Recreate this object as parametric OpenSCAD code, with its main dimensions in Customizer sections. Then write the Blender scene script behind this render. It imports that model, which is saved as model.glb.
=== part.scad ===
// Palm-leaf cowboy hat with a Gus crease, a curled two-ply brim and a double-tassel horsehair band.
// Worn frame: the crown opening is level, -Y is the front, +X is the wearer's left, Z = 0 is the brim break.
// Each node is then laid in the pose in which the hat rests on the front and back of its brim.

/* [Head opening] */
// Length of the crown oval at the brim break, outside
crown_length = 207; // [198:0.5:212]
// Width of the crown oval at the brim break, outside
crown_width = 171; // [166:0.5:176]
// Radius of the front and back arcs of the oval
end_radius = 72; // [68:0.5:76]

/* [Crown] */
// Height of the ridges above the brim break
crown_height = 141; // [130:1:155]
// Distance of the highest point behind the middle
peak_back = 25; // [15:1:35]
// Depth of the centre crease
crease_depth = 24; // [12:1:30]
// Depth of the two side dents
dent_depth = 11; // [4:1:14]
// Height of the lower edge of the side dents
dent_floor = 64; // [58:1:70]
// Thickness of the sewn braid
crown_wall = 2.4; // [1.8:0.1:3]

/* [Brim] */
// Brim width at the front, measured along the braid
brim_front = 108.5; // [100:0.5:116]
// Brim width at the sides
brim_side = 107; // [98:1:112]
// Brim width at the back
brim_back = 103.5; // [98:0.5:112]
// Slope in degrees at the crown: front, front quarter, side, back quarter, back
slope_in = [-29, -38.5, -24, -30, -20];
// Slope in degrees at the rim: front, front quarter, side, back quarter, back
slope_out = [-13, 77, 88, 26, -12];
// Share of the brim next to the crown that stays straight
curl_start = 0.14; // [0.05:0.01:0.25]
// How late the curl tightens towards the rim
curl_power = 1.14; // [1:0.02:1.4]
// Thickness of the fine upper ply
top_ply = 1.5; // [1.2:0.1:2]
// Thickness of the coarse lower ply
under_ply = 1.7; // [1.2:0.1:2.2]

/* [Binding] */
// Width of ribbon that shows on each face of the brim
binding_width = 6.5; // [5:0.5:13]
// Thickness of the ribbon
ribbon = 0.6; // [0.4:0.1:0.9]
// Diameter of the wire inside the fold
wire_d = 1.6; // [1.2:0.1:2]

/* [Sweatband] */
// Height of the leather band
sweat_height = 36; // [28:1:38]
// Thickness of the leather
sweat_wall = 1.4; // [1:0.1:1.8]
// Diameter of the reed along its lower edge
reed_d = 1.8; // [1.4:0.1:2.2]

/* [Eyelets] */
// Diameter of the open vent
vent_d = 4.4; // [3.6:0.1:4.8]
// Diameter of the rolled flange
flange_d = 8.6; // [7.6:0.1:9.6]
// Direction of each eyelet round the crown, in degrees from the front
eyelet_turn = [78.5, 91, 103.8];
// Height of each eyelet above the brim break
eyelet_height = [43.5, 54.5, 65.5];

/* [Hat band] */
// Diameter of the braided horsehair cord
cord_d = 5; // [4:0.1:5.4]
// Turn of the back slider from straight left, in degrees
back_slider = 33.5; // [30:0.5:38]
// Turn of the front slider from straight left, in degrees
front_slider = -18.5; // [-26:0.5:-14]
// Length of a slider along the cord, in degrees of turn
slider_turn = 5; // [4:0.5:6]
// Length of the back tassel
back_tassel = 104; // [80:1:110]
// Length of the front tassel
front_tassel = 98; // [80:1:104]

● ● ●

■ Task instructions ■
Using the data above, output each line exactly.

■ Written solution ■
Recreate this object as parametric OpenSCAD code, with its main dimensions in Customizer sections. Then write the Blender scene script behind this render. It imports that model, which is saved as model.glb.
=== part.scad ===
// Palm-leaf cowboy hat with a Gus crease, a curled two-ply brim and a double-tassel horsehair band.
// Worn frame: the crown opening is level, -Y is the front, +X is the wearer's left, Z = 0 is the brim break.
// Each node is then laid in the pose in which the hat rests on the front and back of its brim.

/* [Head opening] */
// Length of the crown oval at the brim break, outside
crown_length = 207; // [198:0.5:212]
// Width of the crown oval at the brim break, outside
crown_width = 171; // [166:0.5:176]
// Radius of the front and back arcs of the oval
end_radius = 72; // [68:0.5:76]

/* [Crown] */
// Height of the ridges above the brim break
crown_height = 141; // [130:1:155]
// Distance of the highest point behind the middle
peak_back = 25; // [15:1:35]
// Depth of the centre crease
crease_depth = 24; // [12:1:30]
// Depth of the two side dents
dent_depth = 11; // [4:1:14]
// Height of the lower edge of the side dents
dent_floor = 64; // [58:1:70]
// Thickness of the sewn braid
crown_wall = 2.4; // [1.8:0.1:3]

/* [Brim] */
// Brim width at the front, measured along the braid
brim_front = 108.5; // [100:0.5:116]
// Brim width at the sides
brim_side = 107; // [98:1:112]
// Brim width at the back
brim_back = 103.5; // [98:0.5:112]
// Slope in degrees at the crown: front, front quarter, side, back quarter, back
slope_in = [-29, -38.5, -24, -30, -20];
// Slope in degrees at the rim: front, front quarter, side, back quarter, back
slope_out = [-13, 77, 88, 26, -12];
// Share of the brim next to the crown that stays straight
curl_start = 0.14; // [0.05:0.01:0.25]
// How late the curl tightens towards the rim
curl_power = 1.14; // [1:0.02:1.4]
// Thickness of the fine upper ply
top_ply = 1.5; // [1.2:0.1:2]
// Thickness of the coarse lower ply
under_ply = 1.7; // [1.2:0.1:2.2]

/* [Binding] */
// Width of ribbon that shows on each face of the brim
binding_width = 6.5; // [5:0.5:13]
// Thickness of the ribbon
ribbon = 0.6; // [0.4:0.1:0.9]
// Diameter of the wire inside the fold
wire_d = 1.6; // [1.2:0.1:2]

/* [Sweatband] */
// Height of the leather band
sweat_height = 36; // [28:1:38]
// Thickness of the leather
sweat_wall = 1.4; // [1:0.1:1.8]
// Diameter of the reed along its lower edge
reed_d = 1.8; // [1.4:0.1:2.2]

/* [Eyelets] */
// Diameter of the open vent
vent_d = 4.4; // [3.6:0.1:4.8]
// Diameter of the rolled flange
flange_d = 8.6; // [7.6:0.1:9.6]
// Direction of each eyelet round the crown, in degrees from the front
eyelet_turn = [78.5, 91, 103.8];
// Height of each eyelet above the brim break
eyelet_height = [43.5, 54.5, 65.5];

/* [Hat band] */
// Diameter of the braided horsehair cord
cord_d = 5; // [4:0.1:5.4]
// Turn of the back slider from straight left, in degrees
back_slider = 33.5; // [30:0.5:38]
// Turn of the front slider from straight left, in degrees
front_slider = -18.5; // [-26:0.5:-14]
// Length of a slider along the cord, in degrees of turn
slider_turn = 5; // [4:0.5:6]
// Length of the back tassel
back_tassel = 104; // [80:1:110]
// Length of the front tassel
front_tassel = 98; // [80:1:104]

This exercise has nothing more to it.